Votre message de paix passe pourtant difficilement.
Il y a eu un débat interne difficile au sein des mouvements progressistes, et le fait même de demander un cessez-le-feu est une position difficile à prendre. Néanmoins l’appel à la manifestation du 26 février réunit 63 organisations, dont des voix importantes comme la FGTB, la CSC ou le CNCD 11-11-11. Pour pouvoir fédérer toutes ces organisations, on se concentre sur un seul message: l’appel au cessez-le-feu. Et on laisse de côté les analyses sur les raisons du conflit.
Le mouvement pacifiste n’est-il pas divisé comme jamais ?
Le front pacifiste est très divisé, c’est vrai. Les organisateurs de la manifestation sont attaqués, on sent bien que le sujet est extrêmement sensible. Il y a beaucoup de violence au sein des mouvements pacifistes au sujet de ce conflit. En lançant un appel à la paix, certains disent que l’on met la Russie et l’Ukraine, l’agresseur et l’agressé, sur le même pied. Mais ce n’est pas le cas. Pour nous, c’est avant tout à l’avantage du peuple ukrainien, dans la mesure où il ne subirait plus les bombardements russes. C’est le point essentiel: faire cesser les souffrances des gens.
Mais d’un point de vue politique et stratégique, un cessez-le-feu, en l’état actuel du conflit, ne serait-il pas à l’avantage de la Russie qui a conquis des territoires ukrainiens ?
Il ne faut pas préjuger de l’issue de négociations, dire à l’avance que le résultat sera à l’avantage de la Russie. Ce qui est sûr, c’est que c’est un jeu extrêmement dangereux de continuer la logique guerrière actuelle sans, a minima, accompagner l’aide à l’Ukraine de pressions politiques en vue d’un rapprochement débouchant sur des négociations. Celles-ci vont de toute façon avoir lieu. La guerre est là, il ne faut pas faire avec, mais plutôt sans, le plus rapidement.

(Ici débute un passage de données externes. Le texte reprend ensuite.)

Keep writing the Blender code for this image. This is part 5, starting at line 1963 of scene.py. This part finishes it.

Pourquoi cette position "anti-guerre" qui paraît légitime a-t-elle tant de mal à faire son chemin dans l’opinion ?
Dans l’opinion publique en Belgique, il y a un côté revanchard qui rappelle le climat de guerre froide et qui n’a jamais été déconstruit. Ce sont des ressorts qui ont réémergé très rapidement dès l’entrée en guerre de la Russie.
Le fait que du côté de la droite extrême, on appelle aussi à cesser ce conflit ne trouble-t-il pas votre message pacifiste ?

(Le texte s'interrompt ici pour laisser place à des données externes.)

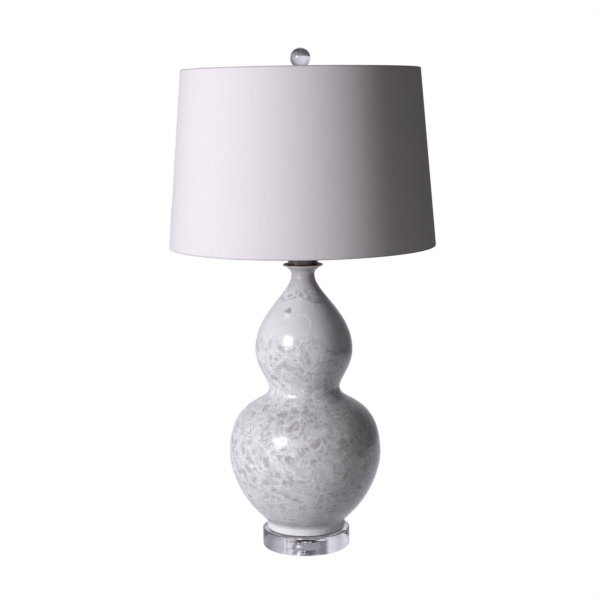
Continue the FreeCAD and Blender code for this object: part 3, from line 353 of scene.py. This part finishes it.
def glowing(tree, text, strength):
    """Light of a hex colour, given off by a surface of the studio."""
    return add(tree, "ShaderNodeEmission", {"Color": opaque(from_hex(text)),
                                            "Strength": strength}).outputs[0]


def dress(slot, finish):
    """Gives a finish to every CAD node's slot of that name, and returns it."""
    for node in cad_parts.values():
        for place in node.material_slots:
            if place.material and place.material.name.split(".")[0] == slot:
                place.material = finish
    return finish


def metal_finish(name, colour, roughness, wear, brush, tint=0.8):
    """Metal with fine brush marks and a slow change of tone; the tone darkens to tint."""
    finish, tree = new_finish(name)
    marks = grain(tree, brush[0], 3.0, brush[1])
    principled(tree, {
        "Base Color": blended(tree, grain(tree, wear, 3.0), toned(colour, tint), colour),
        "Metallic": 1.0,
        "Roughness": between(tree, marks, roughness * 0.75, roughness * 1.3),
        "Normal": bump(tree, marks, 0.15, 0.05 * MM)})
    return finish


def moulded_finish(name, colour, roughness, pebble, ior=1.5):
    """Moulded plastic, rubber or card: a fine pebble and slight changes of tone and gloss."""
    finish, tree = new_finish(name)
    cloud = grain(tree, 12 * MM, 3.0)
    principled(tree, {
        "Base Color": blended(tree, cloud, toned(colour, 0.75), toned(colour, 1.15)),
        "Roughness": between(tree, cloud, roughness * 0.85, roughness * 1.15),
        "IOR": ior,
        "Normal": bump(tree, grain(tree, pebble), 0.3, 0.08 * MM)})
    return finish


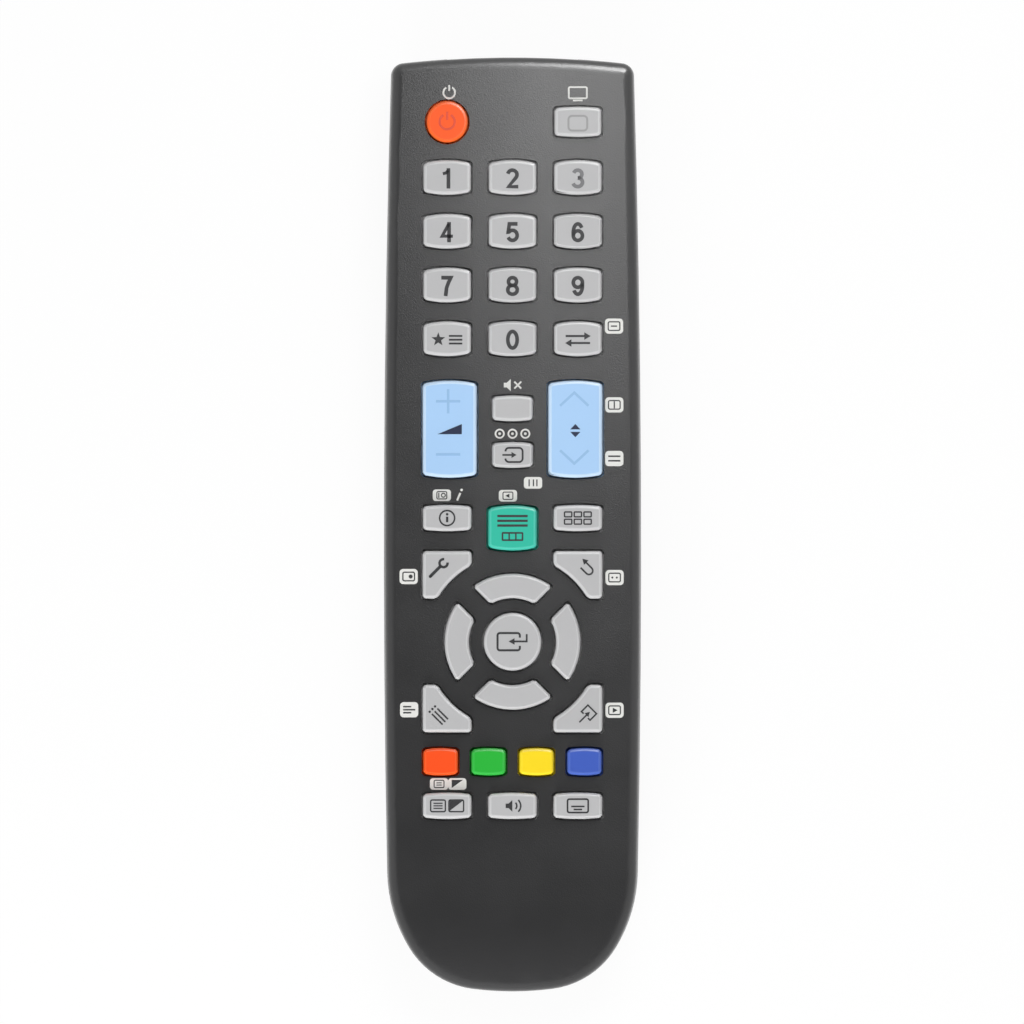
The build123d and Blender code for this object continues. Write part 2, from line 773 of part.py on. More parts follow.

C’est très gênant en effet. En Belgique francophone, nous sommes heureusement épargnés, et en Flandre le Vlaams Belang préfère ne pas émettre une voix publique sur ce dossier sensible. C’est plus compliqué en France où les mouvements patriotes, et même une branche souverainiste de l’armée, relaient des positions douteuses. Mais nous sommes en opposition totale, notre vision du monde est complètement différente. Certes, en tant que mouvement pour la paix, on s’oppose à l’OTAN parce qu’on constate que c’est un facteur de guerre et d’instabilité, mais notre point de focale, c’est le droit international. Notre revendication est portée à un niveau européen, et uniquement par des mouvements de gauche. Dès lors, nous serons vigilants pour que, lors de la manifestation, soient exclus tous les messages condamnables. On est déjà dans une position assez compliquée comme ça.